Sendo assim, há, de fato, a necessidade de haver avanços na valorização do que foi construído pelas milhões de pessoas que, forçadamente, vieram da África para o Brasil. É notório que, ao longo dos anos, algumas conquistas foram alcançadas, dentre as quais podem ser citados o reconhecimento da capoeira como esporte nacional; a condição do samba como patrimônio cultural imaterial do Brasil; a instituição do feriado da Dia da Consciência Negra e a criação da lei 10.639/03, a qual obriga o ensino da história e cultura afro-brasileira e indígena nas escolas de todo o país. Mas todo esse conjunto parece pequeno diante da banalização de práticas racistas neste território que tem a maior população negra fora da África. Além da existência do chamado racismo estrutural, o avanço das mídias digitais, nos últimos anos, tem como uma das consequências mais nevrálgicas a disseminação de discursos de ódio, os quais, não raramente, fazem dos negros seus principais alvos. Outrossim, escolas, praças esportivas e variados espaços públicos são palcos para recorrentes atos de racismo.

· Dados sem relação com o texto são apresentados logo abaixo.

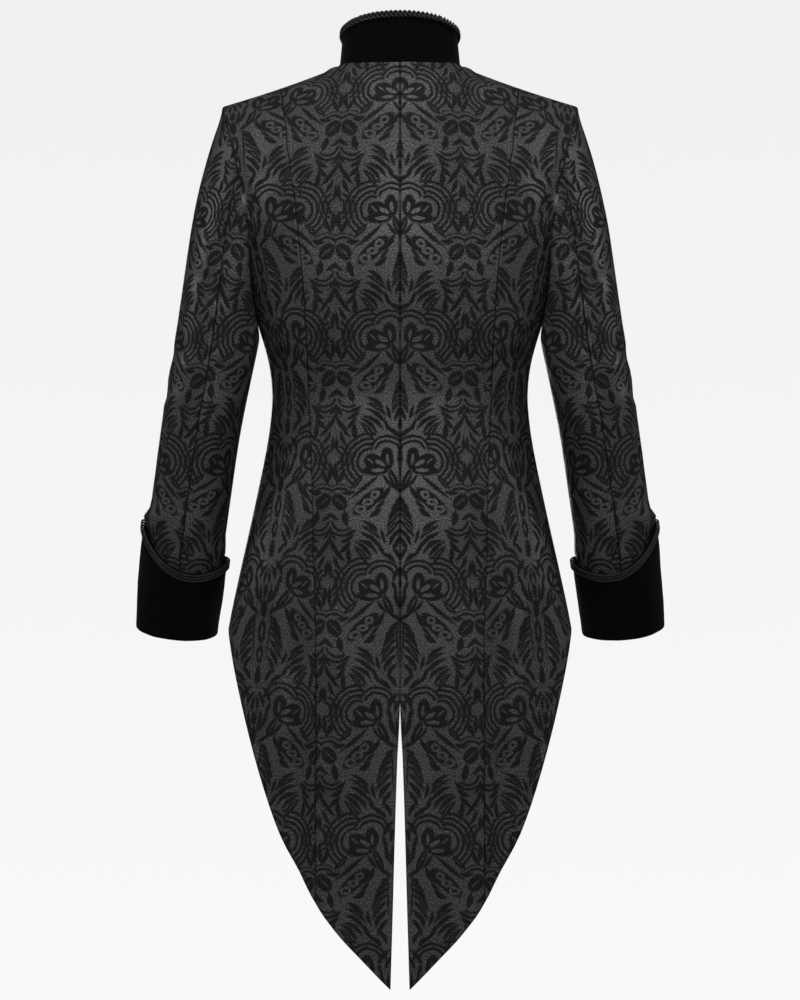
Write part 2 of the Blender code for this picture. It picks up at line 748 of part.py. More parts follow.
def build_mesh(name, points, faces, finish):
    """One named object with its own material, its corners in metres and its faces turned outwards."""
    mesh = bpy.data.meshes.new(name)
    mesh.from_pydata([point * MM for point in points], [], faces)
    shape = bmesh.new()
    shape.from_mesh(mesh)
    bmesh.ops.recalc_face_normals(shape, faces=shape.faces)
    shape.to_mesh(mesh)
    shape.free()
    piece = bpy.data.objects.new(name, mesh)
    bpy.context.scene.collection.objects.link(piece)
    material = bpy.data.materials.new(name)
    material.use_nodes = True
    shader = material.node_tree.nodes["Principled BSDF"]
    shader.inputs["Base Color"].default_value = finish.colour
    shader.inputs["Roughness"].default_value = finish.roughness
    mesh.materials.append(material)
    mesh.shade_smooth()
    mesh.set_sharp_from_angle(angle=math.radians(40))


def wall(name, outer, inner, finish, closed=False):
    """A closed wall between two grids: both faces, and the rim round them."""
    rows, columns = len(outer), len(outer[0])
    points = [point for grid in (outer, inner) for row in grid for point in row]
    inside = rows * columns

    def at(i, j):
        return i * columns + j % columns

    faces = []
    for j in range(columns if closed else columns - 1):
        for i in range(rows - 1):
            quad = [at(i, j), at(i, j + 1), at(i + 1, j + 1), at(i + 1, j)]
            faces.append(quad)
            faces.append([n + inside for n in quad])
        for i in (0, rows - 1):
            faces.append([at(i, j), at(i, j + 1), at(i, j + 1) + inside, at(i, j) + inside])
    if not closed:
        for j in (0, columns - 1):
            for i in range(rows - 1):
                faces.append([at(i, j), at(i + 1, j), at(i + 1, j) + inside, at(i, j) + inside])
    build_mesh(name, points, faces, finish)


def mirrored(grids):
    return [[[mirror(point) for point in row] for row in grid] for grid in grids]


def both_sides(name, grids, finish, closed=False):
    """The same wall on the wearer's left and, mirrored, on the right."""
    wall(name + "_left", *grids, finish, closed)
    wall(name + "_right", *mirrored(grids), finish, closed)


# ---- the pieces ------------------------------------------------------------------------------------
def build_backs(back):
    centre = back.cut(range(CENTRE_COLUMNS + 1))
    side = back.cut(range(CENTRE_COLUMNS, CENTRE_COLUMNS + SIDE_COLUMNS + 1))
    seams = ("first", "last", "top")
    both_sides("back", faces_of_wall(centre, CLOTH, seams), JACQUARD)
    both_sides("side_back", faces_of_wall(side, CLOTH, seams), JACQUARD)


def build_fronts(front):
    """The left front lies over the right one where they overlap."""
    seams = ("first", "top")
    wall("front_left", *faces_of_wall(front, CLOTH, seams), JACQUARD)
    right = front.cut(range(len(front.points[0])))
    for row, facing in zip(right.points, right.facing):
        for n in range(CHEST_COLUMNS + 1, len(row)):
            row[n] = row[n] - facing[n] * UNDER_DEPTH
    wall("front_right", *mirrored(faces_of_wall(right, CLOTH, seams)), JACQUARD)


def build_sleeves(sleeve):
    around = len(sleeve.points[0])
    fore = around - FORE_SEAM
    upper = sleeve.cut(range(HIND_SEAM, fore + 1))
    under = sleeve.cut([n % around for n in range(fore, around + HIND_SEAM + 1)])
    seams = ("first", "last", "top")
    both_sides("upper_sleeve", faces_of_wall(upper, CLOTH, seams), JACQUARD)
    both_sides("under_sleeve", faces_of_wall(under, CLOTH, seams), JACQUARD)


def cuff_height(angle):
    outer = (1 + math.cos(math.radians(angle))) / 2
    return CUFF_HEIGHT + CUFF_OUTER_RISE * outer**CUFF_SHARPNESS + CUFF_INNER_RISE * (1 - outer) ** 2


def cuff_band(foot, rows, out=0.0, proud=0.0):
    """A grid round the cuff, from foot(angle) up to its top edge and proud of it, out from its face."""
    grid = []
    for share in steps(rows):
        line = []
        for n in range(CUFF_COLUMNS):
            angle = 180 - 360 * n / CUFF_COLUMNS
            low = foot(angle)
            up = low + (cuff_height(angle) + proud - low) * share
            stand_off = CUFF_FOOT + (CUFF_TOP - CUFF_FOOT) * smooth(0, CUFF_HEIGHT, up)
            line.append(arm_point(angle, WRIST_Z + up, stand_off + out))
        grid.append(line)
    return grid


def build_cuffs():
    """A velvet cuff round each wrist, with braid along its top edge."""
    cuff = Sheet(cuff_band(lambda angle: 0.0, CUFF_ROWS), closed=True)
    both_sides("cuff", faces_of_wall(cuff, VELVET), BLACK_VELVET, closed=True)
    over, under = (
        cuff_band(lambda angle: cuff_height(angle) - CUFF_BRAID_WIDTH, 1, out, BRAID_PROUD)
        for out in (LAY_GAP + BRAID_THICKNESS, LAY_GAP)
    )
    both_sides("cuff_braid", (over, under), BRAID, closed=True)


Rim = namedtuple("Rim", "angle height")


def collar_rim(inset, foot=None):
    """The free edge of the collar from one front end to the other, drawn in by inset.

    With a foot, it also runs down both front edges to that height.
    """
    end = math.radians(COLLAR_END_ANGLE) * NECK_RADIUS
    radius = COLLAR_CORNER - inset
    half = [Rim(angle, read(COLLAR_EDGE, "height", angle) - inset) for angle in NECK_ANGLES[:-1]]
    for share in steps(CORNER_STEPS)[1:]:
        turn = math.radians(90 * share)
        across = end - COLLAR_CORNER + radius * math.sin(turn)
        height = COLLAR_EDGE[-1].height - COLLAR_CORNER + radius * math.cos(turn)
        half.append(Rim(math.degrees(across / NECK_RADIUS), height))
    if foot is not None:
        half.append(Rim(half[-1].angle, foot))
    return [Rim(-rim.angle, rim.height) for rim in half[:0:-1]] + half


def build_collar(leans):
    """The stand collar. Its foot follows the neckline, and its free edge is rounded at the front."""
    rims = collar_rim(0.0)
    points = [[neckline(rim.angle) for rim in rims]]
    for share in steps(COLLAR_ROWS)[1:]:
        points.append([neck_point(rim.angle, rim.height * share) for rim in rims])
    collar = Sheet(points)
    collar.leans[0] = [along_neckline(rim.angle, leans).normalized() for rim in rims]
    wall("collar", *faces_of_wall(collar, VELVET, ("foot",)), BLACK_VELVET)


def build_collar_braid():
    """Braid along the free edge of the collar, and down its front ends."""
    lines = [collar_rim(inset, COLLAR_BRAID_FOOT) for inset in (COLLAR_BRAID_WIDTH, -BRAID_PROUD)]
    over, under = (
        [[neck_point(r.angle, r.height) + neck_facing(r.angle) * out for r in line] for line in lines]
        for out in (LAY_GAP + BRAID_THICKNESS, LAY_GAP)
    )
    wall("collar_braid", over, under, BRAID)


def button(name, seat, outward):
    """A covered button on its shank."""
    turn = Vector((0, 0, 1)).rotation_difference(outward).to_matrix()
    points = []
    for ring in BUTTON_PROFILE:
        for n in range(BUTTON_SIDES):
            a = 2 * math.pi * n / BUTTON_SIDES
            place = Vector((ring.radius * math.cos(a), ring.radius * math.sin(a), ring.height))
            points.append(seat + turn @ place)
    points.append(seat + turn @ Vector((0, 0, BUTTON_CROWN)))
    faces = [list(range(BUTTON_SIDES))]
    last = (len(BUTTON_PROFILE) - 1) * BUTTON_SIDES
    for n in range(BUTTON_SIDES):
        m = (n + 1) % BUTTON_SIDES
        for low in range(0, last, BUTTON_SIDES):
            faces.append([low + n, low + m, low + m + BUTTON_SIDES, low + n + BUTTON_SIDES])
        faces.append([last + n, last + m, len(points) - 1])
    build_mesh(name, points, faces, BLACK_VELVET)


def build_buttons(front):
    """Buttons down the centre front, each standing just off the left front."""
    centre = [row[CHEST_COLUMNS + 2] for row in front.points]
    for n in range(BUTTONS):
        z = FIRST_BUTTON_Z - n * BUTTON_SPACING
        low, high = next(pair for pair in zip(centre, centre[1:]) if pair[1].z > z)
        along = high - low
        outward = Vector((0, -along.z, along.y)).normalized()
        seat = low + along * ((z - low.z) / along.z)
        button(f"button_{n + 1}", seat + outward * LAY_GAP, outward)


def build():
    for thing in list(bpy.data.objects):
        bpy.data.objects.remove(thing, do_unlink=True)
    back, front = Sheet(back_grid()), Sheet(front_grid())
    sleeve = Sheet(sleeve_grid(surface([back.points, front.points])), closed=True)
    sew_body(back, front, sleeve)
    neckline_leans = sew_neckline(back, front)
    build_backs(back)
    build_fronts(front)
    build_sleeves(sleeve)
    build_cuffs()
    build_collar(neckline_leans)
    build_collar_braid()
    build_buttons(front)


build()
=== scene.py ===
# %% [markdown]
# # A black jacquard tailcoat, dressed in Blender
#
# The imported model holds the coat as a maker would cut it: ten panels of
# jacquard, a stand collar and two turned-back cuffs of velvet, braid and five
# covered buttons. Those solids are plain walls with the right size and place.
# This lesson turns them into cloth. Each step says what the piece is on the
# real coat, how it could be made in Blender, and why this way was chosen.
#
# All lengths are in metres. +Z is up, the coat's front faces -Y, and the
# photograph looks at its back.

import math

import bpy
import numpy as np
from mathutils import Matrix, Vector, noise


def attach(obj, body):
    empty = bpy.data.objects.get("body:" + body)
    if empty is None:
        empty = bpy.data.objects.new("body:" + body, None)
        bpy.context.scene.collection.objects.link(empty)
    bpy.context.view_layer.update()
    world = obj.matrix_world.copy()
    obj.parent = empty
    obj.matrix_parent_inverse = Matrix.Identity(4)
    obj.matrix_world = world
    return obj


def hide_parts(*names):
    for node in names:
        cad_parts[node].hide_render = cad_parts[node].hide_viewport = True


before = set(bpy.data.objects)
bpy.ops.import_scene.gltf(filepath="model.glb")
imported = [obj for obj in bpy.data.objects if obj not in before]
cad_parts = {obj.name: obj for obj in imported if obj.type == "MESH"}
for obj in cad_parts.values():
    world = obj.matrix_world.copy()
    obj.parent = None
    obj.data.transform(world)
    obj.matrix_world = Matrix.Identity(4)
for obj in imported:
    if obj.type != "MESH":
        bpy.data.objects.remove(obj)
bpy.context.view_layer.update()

# %% [markdown]
# ## Helpers for working by hand in code
#
# Operators act on whatever is selected, just as keys do in the window. So each
# step first says which object it works on, and each shaping step runs inside
# edit mode. The first three helpers keep that in one place. The other two apply
# a modifier at once and shade a piece smooth.

# %% Selecting, and going in and out of edit mode
MM = 0.001


def only(*things):
    """Select these objects and nothing else, the first one active."""
    bpy.ops.object.select_all(action="DESELECT")
    for thing in things:
        thing.select_set(True)
    bpy.context.view_layer.objects.active = things[0]


def edit(thing, pick="ALL"):
    """Enter edit mode on one object with all of it selected, or nothing."""
    only(thing)
    bpy.ops.object.mode_set(mode="EDIT")
    bpy.ops.mesh.select_all(action="SELECT" if pick == "ALL" else "DESELECT")


def leave():
    """Go back to object mode."""
    bpy.ops.object.mode_set(mode="OBJECT")


def modify(thing, kind, **settings):
    """Add a modifier with these settings and apply it at once."""
    only(thing)
    modifier = thing.modifiers.new(kind.lower(), kind)
    for name, value in settings.items():
        setattr(modifier, name, value)
    bpy.ops.object.modifier_apply(modifier=modifier.name)


def smooth(thing, degrees=50):
    """Shade smooth, apart from edges sharper than this."""
    only(thing)
    bpy.ops.object.shade_smooth_by_angle(angle=math.radians(degrees))


# %% Reading and moving points all at once
def points_of(thing):
    """The mesh's points as an array with a row for each."""
    flat = np.empty(len(thing.data.vertices) * 3)
    thing.data.vertices.foreach_get("co", flat)
    return flat.reshape(-1, 3)


def normals_of(thing):
    """The mesh's point normals as an array with a row for each."""
    flat = np.empty(len(thing.data.vertices) * 3)
    thing.data.vertices.foreach_get("normal", flat)
    return flat.reshape(-1, 3)


def put_points(thing, points):
    """Write moved points back to the mesh."""
    thing.data.vertices.foreach_set("co", np.ascontiguousarray(points).ravel())
    thing.data.update()


# %% [markdown]
# ## Taking the cloth's face from a panel
#
# A packed panel is a closed wall: an outside face, a lining face 2 mm inside it
# and a rim between them. Only the outside face is needed, because cloth is best
# shaped as one thin sheet and given its thickness at the very end. The rim's
# triangles are the only ones with an edge shorter than the wall is thick, so
# they can be found and deleted, which leaves two loose sheets. The outside one
# is a little larger.

# %% A panel's outside face
PANELS = [
    f"{piece}_{side}"
    for piece in ("back", "side_back", "front", "upper_sleeve", "under_sleeve")
    for side in ("left", "right")
]
RIM_EDGE = 4.5 * MM  # no panel's own edges are this short, and every rim triangle has one


def copy_of(node, name):
    """A new object with its own copy of a node's mesh, merged at its points."""
    piece = bpy.data.objects.new(name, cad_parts[node].data.copy())
    bpy.context.scene.collection.objects.link(piece)
    edit(piece)
    bpy.ops.mesh.remove_doubles(threshold=0.01 * MM)
    leave()
    return piece


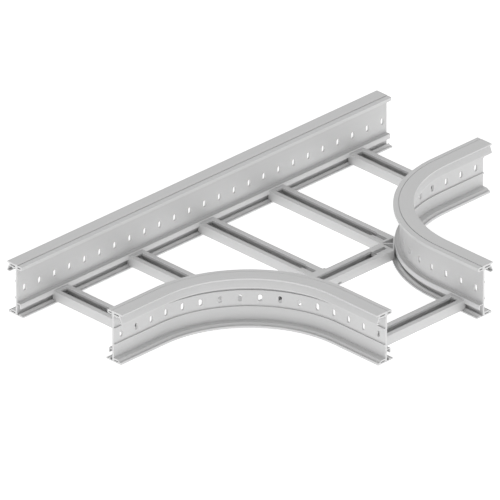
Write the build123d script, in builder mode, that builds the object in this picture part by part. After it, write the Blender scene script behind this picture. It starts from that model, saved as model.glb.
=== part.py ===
"""Cable ladder tee: one straight side rail, two bent side rails, seven C-profile rungs,
three brackets and the caps that close the rung ends. All sizes in millimetres.

The run lies along X, the branch leaves towards -Y and the ladder lies on Z = 0.
The origin is the middle of the footprint."""

import os
from math import sqrt

from build123d import *

# Overall layout
run_length = 1240.0
branch_reach = 620.0
rail_spacing = 326.8
bend_radius = 305.0
outer_rung_left_place = 485.0
outer_rung_right_place = 507.0
branch_outer_rung_place = 545.0
joint_shift = 6.3

# Side rail: web, ribs and the slots along it
rail_height = 135.0
web_thickness = 5.0
rib_spacing = 43.5
rib_height = 2.8
rib_depth = 3.4
slot_width = 9.5
slot_length = 18.0
slot_pitch = 50.0
first_slot = 25.0
end_slots = 3
bend_slots = 10

# Side rail: hollow top flange with its outer hook
flange_depth = 11.0
flange_inner_reach = 18.2
flange_outer_reach = 31.0
flange_tip = 4.0
flange_cavity = 3.0
inner_cavity_length = 10.0
outer_cavity_length = 16.0
cavity_wall = 3.2
groove_place = 4.0
groove_width = 1.8
groove_depth = 2.4
inner_step = 0.6
hook_root = 24.0
hook_drop = 25.5
hook_reach = 31.8
hook_wall = 2.8
hook_lip = 8.5
nub_place = 11.5
nub_size = 2.6

# Side rail: shelf above the rung ends, and the foot
shelf_top = 33.8
shelf_reach = 14.6
shelf_wall = 2.6
shelf_lip_wall = 2.8
shelf_lip_depth = 12.8
foot_outer_reach = 26.8
foot_shoulder = 16.8
foot_slope = 5.0
foot_height = 10.2
foot_tip = 6.2
foot_groove_width = 1.6
foot_groove_floor = 4.8
foot_cavity = 2.6
foot_cavity_length = 14.0
foot_inner_reach = 22.8
foot_pad = 3.6
foot_pad_reach = 14.6
foot_ridge = 6.4
foot_ridge_reach = 9.4
foot_floor = 2.6
pad_groove_reach = 17.4
pad_groove_width = 1.4
pad_groove_depth = 1.2
web_chamfer = 2.5
edge_chamfer = 1.4

# Rung: C-profile with its mouth up
rung_width = 49.0
rung_height = 24.9
rung_wall = 2.2
rung_mouth = 21.7
rung_lip_depth = 6.4
rung_bend = 1.2

# Tabs on the rung's sides, which reach under the shelf lip
tab_length = 5.0
tab_bottom = 6.8
tab_top = 20.6

# Slots for a tool in the side of the branch's inner rung, either side of the centre rung
tool_slot_place = 28.0
tool_slot_rise = 5.0
tool_slot_length = 12.0
tool_slot_width = 4.2

# Caps over the ends of the rung mouths
end_cap_length = 9.0
end_cap_thickness = 3.0
end_cap_recess = 0.4

# Brackets where rungs meet: grooved tongues between the lips, corner frames, centre plate
tongue_length = 44.0
tongue_height = 12.0
tongue_groove = 12.6
tongue_groove_depth = 9.0
corner_bridge = 5.5
centre_bridge = 8.5
bracket_wall = 2.0
bracket_back = 3.6
bracket_fin = 5.0
joint_plate_width = 61.0
joint_plate_depth = 5.5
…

Diante desse contexto, a inaceitável relação de diferenças provocada pela cor de pele, em pleno século 21, está mais do que presente no cotidiano dos estudantes do ensino médio, o que justifica a enorme relevância do tema da redação do Enem 2024. Sendo assim, somente com ações efetivas voltadas ao respeito à tradição e aos costumes trazidos pelos negros, poderemos ter avanços contundentes no combate ao preconceito racial. É como versava o lindo samba-enredo da escola de samba Mangueira, “100 anos de liberdade, realidade ou ilusão”, apresentado no Carnaval de 1988: “Moço.../ Não se esqueça que o negro também construiu/ As riquezas do nosso Brasil”. Tais medidas precisam ser adotadas pelas escolas, tendo ainda apoio dos governos, do Judiciário, do setor artístico e dos meios de comunicação. A valorização das tradições africanas, dentro de uma educação antirracista, é essencial para a construção de uma sociedade “livre, justa e igualitária” estabelecida na Constituição Federal.

Arnon Gomes é jornalista, escritor e professor de redação e literatura em escolas particulares de Araçatuba e Região.